__Work to do__
Repeat exactly the lines running from the line that contains "Reconstruct the object" to the line that contains "const BACK_CORNER = 18;"; include both ends and add nothing.

>> BEGIN Supplied entries

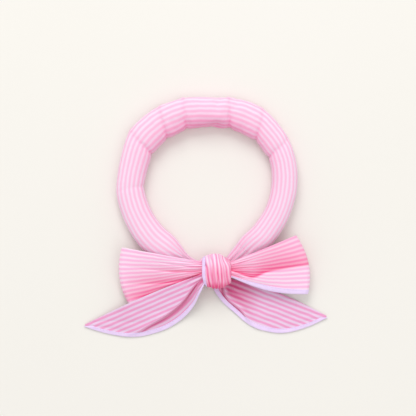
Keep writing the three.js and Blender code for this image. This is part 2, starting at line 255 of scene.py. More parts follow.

>> END Supplied entries
>> BEGIN Supplied entries

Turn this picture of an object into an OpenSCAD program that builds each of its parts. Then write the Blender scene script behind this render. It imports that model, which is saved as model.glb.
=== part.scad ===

>> END Supplied entries
>> BEGIN Supplied entries

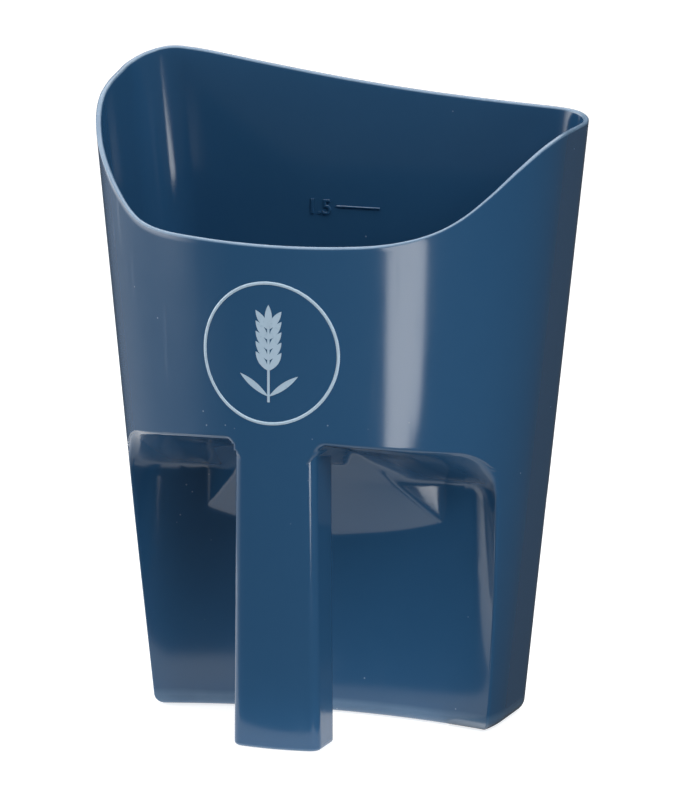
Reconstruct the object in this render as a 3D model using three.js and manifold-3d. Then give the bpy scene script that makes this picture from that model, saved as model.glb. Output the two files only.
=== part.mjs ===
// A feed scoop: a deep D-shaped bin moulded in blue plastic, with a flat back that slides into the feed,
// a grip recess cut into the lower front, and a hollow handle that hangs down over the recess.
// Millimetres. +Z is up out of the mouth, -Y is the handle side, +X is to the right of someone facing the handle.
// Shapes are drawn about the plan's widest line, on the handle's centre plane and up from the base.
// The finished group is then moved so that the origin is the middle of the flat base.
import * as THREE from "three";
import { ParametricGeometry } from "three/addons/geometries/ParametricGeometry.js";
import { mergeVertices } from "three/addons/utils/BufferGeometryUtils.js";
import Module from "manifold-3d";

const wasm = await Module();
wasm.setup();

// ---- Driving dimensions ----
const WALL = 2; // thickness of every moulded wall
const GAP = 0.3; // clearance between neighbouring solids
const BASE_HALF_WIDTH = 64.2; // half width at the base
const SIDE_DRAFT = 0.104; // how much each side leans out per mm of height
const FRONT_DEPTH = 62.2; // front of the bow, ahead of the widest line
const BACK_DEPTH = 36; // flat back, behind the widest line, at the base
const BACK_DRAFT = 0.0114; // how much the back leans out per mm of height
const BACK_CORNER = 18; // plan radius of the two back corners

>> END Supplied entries

__Completed exercise__
Reconstruct the object in this render as a 3D model using three.js and manifold-3d. Then give the bpy scene script that makes this picture from that model, saved as model.glb. Output the two files only.
=== part.mjs ===
// A feed scoop: a deep D-shaped bin moulded in blue plastic, with a flat back that slides into the feed,
// a grip recess cut into the lower front, and a hollow handle that hangs down over the recess.
// Millimetres. +Z is up out of the mouth, -Y is the handle side, +X is to the right of someone facing the handle.
// Shapes are drawn about the plan's widest line, on the handle's centre plane and up from the base.
// The finished group is then moved so that the origin is the middle of the flat base.
import * as THREE from "three";
import { ParametricGeometry } from "three/addons/geometries/ParametricGeometry.js";
import { mergeVertices } from "three/addons/utils/BufferGeometryUtils.js";
import Module from "manifold-3d";

const wasm = await Module();
wasm.setup();

// ---- Driving dimensions ----
const WALL = 2; // thickness of every moulded wall
const GAP = 0.3; // clearance between neighbouring solids
const BASE_HALF_WIDTH = 64.2; // half width at the base
const SIDE_DRAFT = 0.104; // how much each side leans out per mm of height
const FRONT_DEPTH = 62.2; // front of the bow, ahead of the widest line
const BACK_DEPTH = 36; // flat back, behind the widest line, at the base
const BACK_DRAFT = 0.0114; // how much the back leans out per mm of height
const BACK_CORNER = 18; // plan radius of the two back corners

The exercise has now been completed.